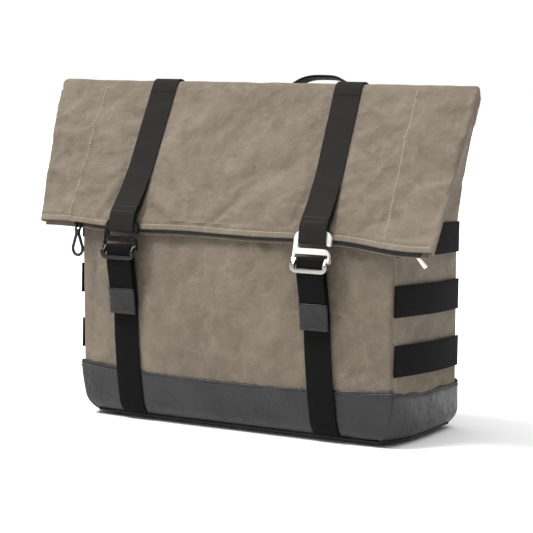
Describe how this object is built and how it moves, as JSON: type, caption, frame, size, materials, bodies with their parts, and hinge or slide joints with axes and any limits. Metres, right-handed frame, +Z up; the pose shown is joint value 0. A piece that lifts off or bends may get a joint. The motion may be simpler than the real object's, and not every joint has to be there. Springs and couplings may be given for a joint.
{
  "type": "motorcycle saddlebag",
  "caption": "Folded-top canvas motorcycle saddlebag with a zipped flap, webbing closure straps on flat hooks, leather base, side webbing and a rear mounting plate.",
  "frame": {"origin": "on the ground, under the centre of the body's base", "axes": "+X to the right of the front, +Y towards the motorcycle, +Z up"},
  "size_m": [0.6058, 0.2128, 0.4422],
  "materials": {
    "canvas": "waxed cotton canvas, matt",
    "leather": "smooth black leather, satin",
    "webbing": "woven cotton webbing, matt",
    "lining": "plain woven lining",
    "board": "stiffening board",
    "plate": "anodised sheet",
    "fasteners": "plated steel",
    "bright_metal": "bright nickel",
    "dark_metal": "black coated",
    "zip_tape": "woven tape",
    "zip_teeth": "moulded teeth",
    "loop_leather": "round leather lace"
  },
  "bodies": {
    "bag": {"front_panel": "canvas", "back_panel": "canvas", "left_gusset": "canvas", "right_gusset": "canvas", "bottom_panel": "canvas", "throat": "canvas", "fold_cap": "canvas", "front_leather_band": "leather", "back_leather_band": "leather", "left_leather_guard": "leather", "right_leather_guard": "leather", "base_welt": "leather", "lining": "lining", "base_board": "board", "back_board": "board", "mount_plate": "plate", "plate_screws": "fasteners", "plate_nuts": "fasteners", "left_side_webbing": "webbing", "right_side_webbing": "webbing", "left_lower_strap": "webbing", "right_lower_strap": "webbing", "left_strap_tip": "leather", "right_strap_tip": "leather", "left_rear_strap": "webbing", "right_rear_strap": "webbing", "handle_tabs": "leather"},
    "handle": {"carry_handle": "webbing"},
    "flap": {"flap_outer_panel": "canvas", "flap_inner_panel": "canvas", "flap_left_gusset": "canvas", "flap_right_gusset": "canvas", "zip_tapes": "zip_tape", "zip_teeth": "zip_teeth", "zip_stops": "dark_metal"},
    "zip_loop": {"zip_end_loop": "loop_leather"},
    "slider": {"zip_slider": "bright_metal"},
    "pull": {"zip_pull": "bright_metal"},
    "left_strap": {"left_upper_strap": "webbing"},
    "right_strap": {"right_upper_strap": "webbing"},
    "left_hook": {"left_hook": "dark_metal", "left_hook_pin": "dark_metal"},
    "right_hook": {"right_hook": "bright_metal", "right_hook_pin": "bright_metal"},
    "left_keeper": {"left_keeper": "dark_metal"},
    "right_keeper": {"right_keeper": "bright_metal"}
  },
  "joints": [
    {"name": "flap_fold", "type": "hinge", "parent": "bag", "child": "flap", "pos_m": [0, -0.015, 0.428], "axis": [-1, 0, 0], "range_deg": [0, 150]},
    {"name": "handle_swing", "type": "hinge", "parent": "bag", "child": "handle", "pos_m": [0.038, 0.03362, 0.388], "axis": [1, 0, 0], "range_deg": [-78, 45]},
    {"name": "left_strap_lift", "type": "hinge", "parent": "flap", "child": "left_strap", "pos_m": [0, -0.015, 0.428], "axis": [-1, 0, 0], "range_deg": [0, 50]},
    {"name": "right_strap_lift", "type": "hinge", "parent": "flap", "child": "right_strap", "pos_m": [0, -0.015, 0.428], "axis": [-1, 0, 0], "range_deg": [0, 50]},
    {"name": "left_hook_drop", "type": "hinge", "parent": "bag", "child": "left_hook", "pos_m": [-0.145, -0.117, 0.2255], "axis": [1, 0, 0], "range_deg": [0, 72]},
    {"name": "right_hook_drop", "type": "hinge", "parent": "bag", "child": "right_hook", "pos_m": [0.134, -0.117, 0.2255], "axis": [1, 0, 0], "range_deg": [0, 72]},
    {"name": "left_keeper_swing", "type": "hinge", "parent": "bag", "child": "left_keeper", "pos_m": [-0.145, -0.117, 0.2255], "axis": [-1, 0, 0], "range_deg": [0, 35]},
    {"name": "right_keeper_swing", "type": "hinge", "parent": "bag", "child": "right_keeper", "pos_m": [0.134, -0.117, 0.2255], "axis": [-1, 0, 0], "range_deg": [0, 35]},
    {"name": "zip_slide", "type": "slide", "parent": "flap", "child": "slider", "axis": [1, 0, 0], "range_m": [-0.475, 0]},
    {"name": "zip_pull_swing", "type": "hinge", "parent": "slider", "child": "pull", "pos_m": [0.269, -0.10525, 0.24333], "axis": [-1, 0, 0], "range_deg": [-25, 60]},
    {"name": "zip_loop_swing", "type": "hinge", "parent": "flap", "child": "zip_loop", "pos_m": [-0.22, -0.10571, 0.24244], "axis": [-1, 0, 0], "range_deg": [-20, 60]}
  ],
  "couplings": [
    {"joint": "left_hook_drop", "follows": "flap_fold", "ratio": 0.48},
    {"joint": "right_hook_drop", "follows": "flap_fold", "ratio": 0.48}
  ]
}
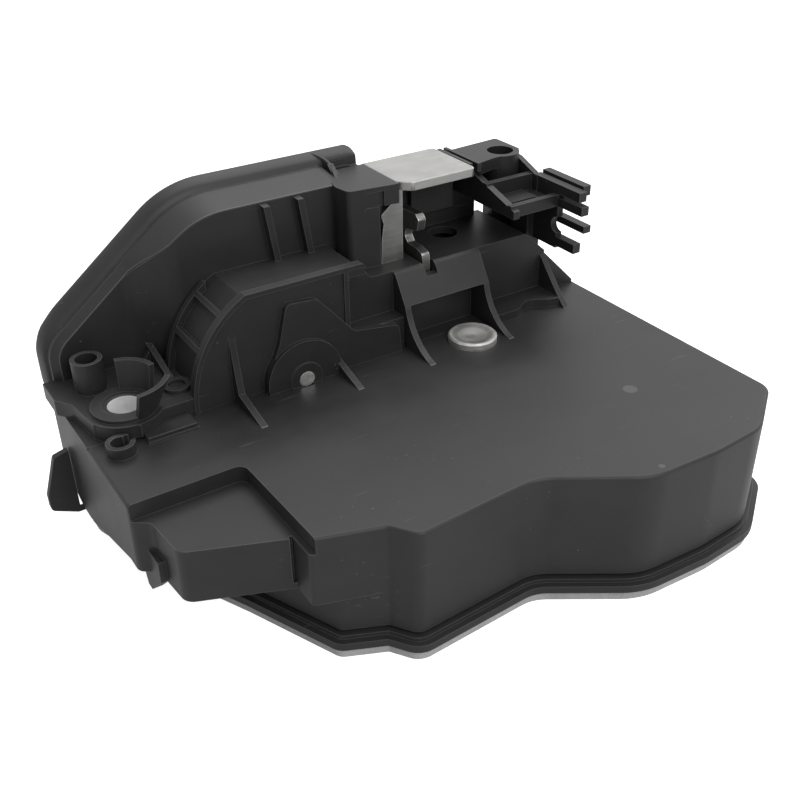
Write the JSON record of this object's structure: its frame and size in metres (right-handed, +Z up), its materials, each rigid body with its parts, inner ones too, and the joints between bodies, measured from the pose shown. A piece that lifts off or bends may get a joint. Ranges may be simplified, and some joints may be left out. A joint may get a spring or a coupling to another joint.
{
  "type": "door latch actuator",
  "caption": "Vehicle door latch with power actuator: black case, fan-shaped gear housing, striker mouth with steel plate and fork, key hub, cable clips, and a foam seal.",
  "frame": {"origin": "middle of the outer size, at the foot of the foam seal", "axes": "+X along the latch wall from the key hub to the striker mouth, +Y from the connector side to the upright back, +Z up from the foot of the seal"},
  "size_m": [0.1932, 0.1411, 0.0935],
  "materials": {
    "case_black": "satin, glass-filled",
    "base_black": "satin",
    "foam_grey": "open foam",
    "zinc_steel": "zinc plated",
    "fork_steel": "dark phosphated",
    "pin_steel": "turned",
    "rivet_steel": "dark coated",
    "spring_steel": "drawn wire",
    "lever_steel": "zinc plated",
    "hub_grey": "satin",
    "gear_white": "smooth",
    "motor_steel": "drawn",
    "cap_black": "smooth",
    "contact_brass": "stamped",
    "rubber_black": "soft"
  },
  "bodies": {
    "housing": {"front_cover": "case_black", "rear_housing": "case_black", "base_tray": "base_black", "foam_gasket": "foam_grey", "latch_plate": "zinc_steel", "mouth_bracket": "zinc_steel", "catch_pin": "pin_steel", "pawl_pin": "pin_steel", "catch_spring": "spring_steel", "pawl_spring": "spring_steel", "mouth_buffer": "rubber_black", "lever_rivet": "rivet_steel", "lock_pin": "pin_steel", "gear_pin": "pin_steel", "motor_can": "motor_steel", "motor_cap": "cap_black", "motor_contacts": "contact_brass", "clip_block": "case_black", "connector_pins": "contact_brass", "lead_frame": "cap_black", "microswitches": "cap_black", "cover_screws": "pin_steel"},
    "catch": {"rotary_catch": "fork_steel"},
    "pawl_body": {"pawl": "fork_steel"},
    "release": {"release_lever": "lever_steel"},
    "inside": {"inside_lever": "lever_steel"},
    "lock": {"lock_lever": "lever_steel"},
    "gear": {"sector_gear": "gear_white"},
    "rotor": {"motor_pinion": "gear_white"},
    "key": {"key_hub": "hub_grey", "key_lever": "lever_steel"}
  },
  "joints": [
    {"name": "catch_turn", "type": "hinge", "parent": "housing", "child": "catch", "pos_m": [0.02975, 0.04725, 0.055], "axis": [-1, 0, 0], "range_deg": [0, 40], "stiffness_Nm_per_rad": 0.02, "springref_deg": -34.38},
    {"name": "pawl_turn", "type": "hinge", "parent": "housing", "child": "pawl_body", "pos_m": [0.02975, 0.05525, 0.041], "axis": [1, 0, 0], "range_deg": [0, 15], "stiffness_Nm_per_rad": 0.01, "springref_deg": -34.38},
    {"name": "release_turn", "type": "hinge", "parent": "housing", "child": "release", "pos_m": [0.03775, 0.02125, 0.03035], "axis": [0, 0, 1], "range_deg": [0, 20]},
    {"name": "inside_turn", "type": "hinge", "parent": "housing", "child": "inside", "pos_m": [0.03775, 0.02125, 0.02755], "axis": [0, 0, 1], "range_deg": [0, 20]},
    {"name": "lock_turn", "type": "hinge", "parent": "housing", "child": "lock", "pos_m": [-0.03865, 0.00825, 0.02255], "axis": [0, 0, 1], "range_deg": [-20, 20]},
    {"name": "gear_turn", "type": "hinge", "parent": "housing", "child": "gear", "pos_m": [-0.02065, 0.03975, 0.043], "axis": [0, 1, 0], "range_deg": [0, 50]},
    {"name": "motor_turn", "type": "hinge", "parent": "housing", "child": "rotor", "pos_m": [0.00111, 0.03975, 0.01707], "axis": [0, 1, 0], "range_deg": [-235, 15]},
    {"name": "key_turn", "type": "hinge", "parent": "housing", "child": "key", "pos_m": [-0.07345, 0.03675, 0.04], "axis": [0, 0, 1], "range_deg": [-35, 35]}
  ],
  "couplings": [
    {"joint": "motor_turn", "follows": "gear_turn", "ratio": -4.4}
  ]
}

WHAT YOU HAVE TO DO: Check every line for "from" and show the ones that have it.

RESULT OF THIS TASK:
Write the JSON record of this object's structure: its frame and size in metres (right-handed, +Z up), its materials, each rigid body with its parts, inner ones too, and the joints between bodies, measured from the pose shown. A piece that lifts off or bends may get a joint. Ranges may be simplified, and some joints may be left out. A joint may get a spring or a coupling to another joint.
  "frame": {"origin": "middle of the outer size, at the foot of the foam seal", "axes": "+X along the latch wall from the key hub to the striker mouth, +Y from the connector side to the upright back, +Z up from the foot of the seal"},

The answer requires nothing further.